* [WHAT THE EXERCISE ASKS] The lines below are to be quoted exactly, from the first through the one that contains "# ---- Valve".
— start RAW DATA —
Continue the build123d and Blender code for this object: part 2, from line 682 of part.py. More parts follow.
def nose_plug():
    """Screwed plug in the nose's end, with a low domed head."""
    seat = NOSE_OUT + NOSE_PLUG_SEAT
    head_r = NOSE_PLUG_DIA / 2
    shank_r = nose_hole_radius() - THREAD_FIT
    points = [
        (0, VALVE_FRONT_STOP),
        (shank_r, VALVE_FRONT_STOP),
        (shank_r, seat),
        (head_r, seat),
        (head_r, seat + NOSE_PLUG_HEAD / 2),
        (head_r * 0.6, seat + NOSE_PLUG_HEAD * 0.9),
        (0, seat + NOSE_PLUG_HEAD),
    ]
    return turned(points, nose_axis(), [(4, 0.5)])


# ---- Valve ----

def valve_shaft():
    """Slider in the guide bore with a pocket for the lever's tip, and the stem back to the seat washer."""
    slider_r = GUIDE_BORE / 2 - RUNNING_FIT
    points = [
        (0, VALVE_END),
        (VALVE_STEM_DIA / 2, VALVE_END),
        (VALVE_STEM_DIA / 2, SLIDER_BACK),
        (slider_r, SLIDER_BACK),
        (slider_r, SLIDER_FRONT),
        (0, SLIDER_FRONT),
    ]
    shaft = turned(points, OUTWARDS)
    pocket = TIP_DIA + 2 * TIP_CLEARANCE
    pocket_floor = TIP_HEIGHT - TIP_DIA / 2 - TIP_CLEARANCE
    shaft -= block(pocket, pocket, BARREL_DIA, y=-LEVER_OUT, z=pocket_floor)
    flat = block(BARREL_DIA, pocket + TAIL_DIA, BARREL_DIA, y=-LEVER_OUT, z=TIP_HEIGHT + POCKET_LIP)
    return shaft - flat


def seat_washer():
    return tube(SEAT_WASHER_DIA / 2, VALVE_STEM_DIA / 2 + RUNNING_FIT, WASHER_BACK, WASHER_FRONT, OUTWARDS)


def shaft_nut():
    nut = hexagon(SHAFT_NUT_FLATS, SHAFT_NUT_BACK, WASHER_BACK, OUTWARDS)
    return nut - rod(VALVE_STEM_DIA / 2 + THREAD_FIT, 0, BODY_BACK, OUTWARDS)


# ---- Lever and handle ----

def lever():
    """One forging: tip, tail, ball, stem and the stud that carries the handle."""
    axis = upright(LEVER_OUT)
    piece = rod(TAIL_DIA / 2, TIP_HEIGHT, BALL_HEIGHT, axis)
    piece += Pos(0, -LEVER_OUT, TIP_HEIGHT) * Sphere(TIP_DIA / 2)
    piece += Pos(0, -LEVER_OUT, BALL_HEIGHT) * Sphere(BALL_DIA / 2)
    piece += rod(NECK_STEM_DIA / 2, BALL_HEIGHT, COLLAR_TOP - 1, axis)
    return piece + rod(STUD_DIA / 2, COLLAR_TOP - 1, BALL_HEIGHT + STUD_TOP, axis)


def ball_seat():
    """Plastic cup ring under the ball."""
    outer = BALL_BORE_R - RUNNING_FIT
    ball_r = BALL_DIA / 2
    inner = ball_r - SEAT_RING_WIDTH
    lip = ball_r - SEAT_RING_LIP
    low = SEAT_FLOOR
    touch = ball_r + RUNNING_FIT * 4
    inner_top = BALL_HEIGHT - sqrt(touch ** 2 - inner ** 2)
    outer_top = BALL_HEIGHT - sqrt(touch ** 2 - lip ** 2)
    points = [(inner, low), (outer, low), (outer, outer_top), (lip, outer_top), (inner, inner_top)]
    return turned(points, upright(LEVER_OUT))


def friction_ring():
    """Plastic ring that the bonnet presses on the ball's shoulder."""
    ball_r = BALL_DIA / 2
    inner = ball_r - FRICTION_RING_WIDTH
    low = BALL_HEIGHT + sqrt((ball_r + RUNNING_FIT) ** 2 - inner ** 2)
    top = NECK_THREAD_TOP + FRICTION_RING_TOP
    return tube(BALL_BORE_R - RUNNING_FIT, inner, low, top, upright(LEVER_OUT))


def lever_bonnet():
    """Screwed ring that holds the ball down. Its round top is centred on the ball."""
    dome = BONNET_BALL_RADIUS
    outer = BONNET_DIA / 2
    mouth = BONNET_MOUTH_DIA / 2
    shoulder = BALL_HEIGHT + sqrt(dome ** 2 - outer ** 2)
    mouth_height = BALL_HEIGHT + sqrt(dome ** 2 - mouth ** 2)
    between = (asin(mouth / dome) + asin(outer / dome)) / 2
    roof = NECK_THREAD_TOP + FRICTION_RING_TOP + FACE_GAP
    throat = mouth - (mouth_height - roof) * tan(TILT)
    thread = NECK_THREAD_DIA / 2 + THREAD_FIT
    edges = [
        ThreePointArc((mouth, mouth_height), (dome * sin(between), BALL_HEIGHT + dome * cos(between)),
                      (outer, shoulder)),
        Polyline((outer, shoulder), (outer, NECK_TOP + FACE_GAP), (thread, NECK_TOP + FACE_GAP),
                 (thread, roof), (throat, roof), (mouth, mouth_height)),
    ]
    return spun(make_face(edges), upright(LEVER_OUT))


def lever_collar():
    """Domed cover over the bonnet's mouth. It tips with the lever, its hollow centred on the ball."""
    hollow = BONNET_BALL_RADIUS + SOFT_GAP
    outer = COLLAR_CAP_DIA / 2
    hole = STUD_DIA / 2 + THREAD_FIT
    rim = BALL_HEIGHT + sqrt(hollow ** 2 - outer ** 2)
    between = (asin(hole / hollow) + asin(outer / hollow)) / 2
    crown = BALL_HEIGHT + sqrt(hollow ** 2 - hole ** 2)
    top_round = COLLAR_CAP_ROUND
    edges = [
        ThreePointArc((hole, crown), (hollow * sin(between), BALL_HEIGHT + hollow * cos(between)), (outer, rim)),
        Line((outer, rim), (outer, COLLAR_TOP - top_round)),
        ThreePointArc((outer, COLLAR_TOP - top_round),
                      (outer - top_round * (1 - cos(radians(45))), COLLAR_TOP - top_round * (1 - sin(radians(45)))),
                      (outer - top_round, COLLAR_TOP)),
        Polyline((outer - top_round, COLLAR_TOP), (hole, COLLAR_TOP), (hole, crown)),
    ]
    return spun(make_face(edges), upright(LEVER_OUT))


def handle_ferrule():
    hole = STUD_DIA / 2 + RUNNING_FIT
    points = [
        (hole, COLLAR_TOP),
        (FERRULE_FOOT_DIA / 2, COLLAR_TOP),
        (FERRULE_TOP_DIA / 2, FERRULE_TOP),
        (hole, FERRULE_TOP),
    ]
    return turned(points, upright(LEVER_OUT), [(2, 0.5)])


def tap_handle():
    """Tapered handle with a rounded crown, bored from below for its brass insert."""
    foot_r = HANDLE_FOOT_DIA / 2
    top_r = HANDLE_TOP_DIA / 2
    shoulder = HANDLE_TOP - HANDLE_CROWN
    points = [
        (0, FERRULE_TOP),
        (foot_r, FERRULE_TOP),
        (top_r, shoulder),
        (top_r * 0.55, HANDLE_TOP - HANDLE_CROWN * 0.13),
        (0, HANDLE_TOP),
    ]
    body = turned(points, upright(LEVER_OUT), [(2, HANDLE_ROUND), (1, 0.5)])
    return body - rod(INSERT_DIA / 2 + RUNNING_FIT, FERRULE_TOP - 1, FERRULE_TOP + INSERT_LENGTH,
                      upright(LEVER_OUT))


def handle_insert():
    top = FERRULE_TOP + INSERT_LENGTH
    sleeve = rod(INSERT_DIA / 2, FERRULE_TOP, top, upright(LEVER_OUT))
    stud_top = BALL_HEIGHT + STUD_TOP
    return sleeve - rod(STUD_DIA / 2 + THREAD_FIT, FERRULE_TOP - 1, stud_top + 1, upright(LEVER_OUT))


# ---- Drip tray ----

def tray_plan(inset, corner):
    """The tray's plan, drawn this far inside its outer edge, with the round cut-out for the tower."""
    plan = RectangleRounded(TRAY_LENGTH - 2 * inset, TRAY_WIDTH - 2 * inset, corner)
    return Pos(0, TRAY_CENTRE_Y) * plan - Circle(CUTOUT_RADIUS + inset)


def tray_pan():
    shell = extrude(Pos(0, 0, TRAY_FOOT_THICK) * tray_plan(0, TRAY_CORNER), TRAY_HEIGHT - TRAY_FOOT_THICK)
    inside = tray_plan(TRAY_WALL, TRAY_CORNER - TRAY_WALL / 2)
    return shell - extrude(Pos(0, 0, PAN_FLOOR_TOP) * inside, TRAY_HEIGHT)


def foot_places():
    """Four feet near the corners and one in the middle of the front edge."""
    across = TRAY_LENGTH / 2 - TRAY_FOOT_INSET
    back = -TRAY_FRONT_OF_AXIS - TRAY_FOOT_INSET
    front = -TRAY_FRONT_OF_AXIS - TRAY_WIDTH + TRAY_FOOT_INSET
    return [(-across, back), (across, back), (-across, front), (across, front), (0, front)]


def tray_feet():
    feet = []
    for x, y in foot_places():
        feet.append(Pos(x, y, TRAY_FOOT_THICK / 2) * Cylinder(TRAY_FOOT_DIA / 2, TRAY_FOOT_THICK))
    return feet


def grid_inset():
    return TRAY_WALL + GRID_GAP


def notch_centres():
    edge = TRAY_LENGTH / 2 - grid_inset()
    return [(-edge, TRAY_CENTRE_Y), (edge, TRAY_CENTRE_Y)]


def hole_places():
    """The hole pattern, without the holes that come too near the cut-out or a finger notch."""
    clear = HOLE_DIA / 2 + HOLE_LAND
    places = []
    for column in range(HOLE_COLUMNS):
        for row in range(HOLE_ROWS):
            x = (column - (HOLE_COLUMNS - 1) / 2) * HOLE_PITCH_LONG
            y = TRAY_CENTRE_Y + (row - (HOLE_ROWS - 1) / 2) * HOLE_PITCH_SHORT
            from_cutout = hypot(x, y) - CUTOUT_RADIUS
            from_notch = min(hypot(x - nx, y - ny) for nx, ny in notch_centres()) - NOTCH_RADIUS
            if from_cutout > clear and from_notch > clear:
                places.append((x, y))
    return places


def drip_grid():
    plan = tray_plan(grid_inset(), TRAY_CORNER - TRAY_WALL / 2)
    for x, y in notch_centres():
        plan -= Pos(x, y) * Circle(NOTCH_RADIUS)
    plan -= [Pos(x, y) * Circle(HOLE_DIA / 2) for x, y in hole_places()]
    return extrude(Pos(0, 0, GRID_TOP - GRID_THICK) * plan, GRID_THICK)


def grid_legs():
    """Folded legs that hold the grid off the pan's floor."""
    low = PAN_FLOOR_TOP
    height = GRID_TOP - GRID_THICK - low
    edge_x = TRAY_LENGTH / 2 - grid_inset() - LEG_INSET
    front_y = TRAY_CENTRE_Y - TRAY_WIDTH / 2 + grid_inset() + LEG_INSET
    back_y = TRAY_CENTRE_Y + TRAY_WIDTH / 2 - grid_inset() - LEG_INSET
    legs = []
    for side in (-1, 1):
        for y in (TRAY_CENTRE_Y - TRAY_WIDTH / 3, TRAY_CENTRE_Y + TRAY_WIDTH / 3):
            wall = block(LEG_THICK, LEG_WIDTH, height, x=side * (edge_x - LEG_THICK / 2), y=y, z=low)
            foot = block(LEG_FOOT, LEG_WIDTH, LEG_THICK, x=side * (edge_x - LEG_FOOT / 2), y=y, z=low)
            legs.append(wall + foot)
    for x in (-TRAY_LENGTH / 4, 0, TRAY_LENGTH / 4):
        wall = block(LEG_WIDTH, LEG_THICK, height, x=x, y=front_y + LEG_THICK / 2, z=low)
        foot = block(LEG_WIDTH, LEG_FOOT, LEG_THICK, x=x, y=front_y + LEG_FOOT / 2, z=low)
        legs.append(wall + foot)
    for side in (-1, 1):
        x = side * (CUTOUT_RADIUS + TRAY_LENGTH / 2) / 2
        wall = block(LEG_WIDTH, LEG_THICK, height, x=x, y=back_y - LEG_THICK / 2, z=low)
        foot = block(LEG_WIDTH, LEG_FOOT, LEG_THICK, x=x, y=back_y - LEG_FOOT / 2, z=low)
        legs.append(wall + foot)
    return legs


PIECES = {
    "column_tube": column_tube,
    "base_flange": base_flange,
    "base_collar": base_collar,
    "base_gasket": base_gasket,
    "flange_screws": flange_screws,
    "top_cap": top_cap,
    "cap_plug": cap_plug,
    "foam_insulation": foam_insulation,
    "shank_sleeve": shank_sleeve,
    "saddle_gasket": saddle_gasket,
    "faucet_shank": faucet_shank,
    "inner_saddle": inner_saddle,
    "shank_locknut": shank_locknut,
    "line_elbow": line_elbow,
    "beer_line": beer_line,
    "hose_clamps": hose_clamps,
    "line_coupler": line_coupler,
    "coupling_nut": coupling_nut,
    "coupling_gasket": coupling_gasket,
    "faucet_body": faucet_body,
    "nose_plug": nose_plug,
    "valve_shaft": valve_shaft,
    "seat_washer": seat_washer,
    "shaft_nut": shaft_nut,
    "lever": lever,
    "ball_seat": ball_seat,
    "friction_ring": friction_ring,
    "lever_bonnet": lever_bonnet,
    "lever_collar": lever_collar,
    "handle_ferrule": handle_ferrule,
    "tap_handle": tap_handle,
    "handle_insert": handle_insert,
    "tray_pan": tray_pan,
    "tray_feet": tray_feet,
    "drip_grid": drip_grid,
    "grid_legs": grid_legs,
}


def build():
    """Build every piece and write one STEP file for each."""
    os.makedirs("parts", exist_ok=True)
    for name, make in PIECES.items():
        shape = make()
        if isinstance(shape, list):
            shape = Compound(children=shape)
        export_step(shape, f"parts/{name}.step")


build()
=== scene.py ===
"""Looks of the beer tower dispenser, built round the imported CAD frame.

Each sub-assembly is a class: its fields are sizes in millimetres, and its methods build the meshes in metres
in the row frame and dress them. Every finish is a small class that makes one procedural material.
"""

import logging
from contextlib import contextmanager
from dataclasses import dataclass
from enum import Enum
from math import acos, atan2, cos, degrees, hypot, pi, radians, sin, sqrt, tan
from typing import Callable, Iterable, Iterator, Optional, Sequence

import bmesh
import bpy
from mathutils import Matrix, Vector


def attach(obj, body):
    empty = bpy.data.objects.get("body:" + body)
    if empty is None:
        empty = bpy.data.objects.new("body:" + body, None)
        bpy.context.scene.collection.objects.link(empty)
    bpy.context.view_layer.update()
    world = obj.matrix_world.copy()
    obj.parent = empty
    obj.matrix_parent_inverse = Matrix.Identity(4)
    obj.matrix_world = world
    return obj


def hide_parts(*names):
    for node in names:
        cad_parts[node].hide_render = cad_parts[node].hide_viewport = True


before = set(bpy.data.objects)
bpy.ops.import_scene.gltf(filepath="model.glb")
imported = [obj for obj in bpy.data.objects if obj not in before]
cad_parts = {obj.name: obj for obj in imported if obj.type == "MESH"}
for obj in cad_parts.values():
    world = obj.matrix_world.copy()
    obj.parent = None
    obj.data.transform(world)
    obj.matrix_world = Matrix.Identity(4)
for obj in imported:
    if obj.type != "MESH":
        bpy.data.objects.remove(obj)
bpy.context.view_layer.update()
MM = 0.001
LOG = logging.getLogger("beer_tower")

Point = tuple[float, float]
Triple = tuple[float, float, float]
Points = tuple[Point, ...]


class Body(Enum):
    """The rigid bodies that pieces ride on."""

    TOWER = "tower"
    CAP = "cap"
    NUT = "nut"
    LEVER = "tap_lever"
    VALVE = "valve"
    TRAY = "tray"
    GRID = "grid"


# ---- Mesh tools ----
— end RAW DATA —
* [ANSWER TO THIS TASK]
Continue the build123d and Blender code for this object: part 2, from line 682 of part.py. More parts follow.
def nose_plug():
    """Screwed plug in the nose's end, with a low domed head."""
    seat = NOSE_OUT + NOSE_PLUG_SEAT
    head_r = NOSE_PLUG_DIA / 2
    shank_r = nose_hole_radius() - THREAD_FIT
    points = [
        (0, VALVE_FRONT_STOP),
        (shank_r, VALVE_FRONT_STOP),
        (shank_r, seat),
        (head_r, seat),
        (head_r, seat + NOSE_PLUG_HEAD / 2),
        (head_r * 0.6, seat + NOSE_PLUG_HEAD * 0.9),
        (0, seat + NOSE_PLUG_HEAD),
    ]
    return turned(points, nose_axis(), [(4, 0.5)])


# ---- Valve ----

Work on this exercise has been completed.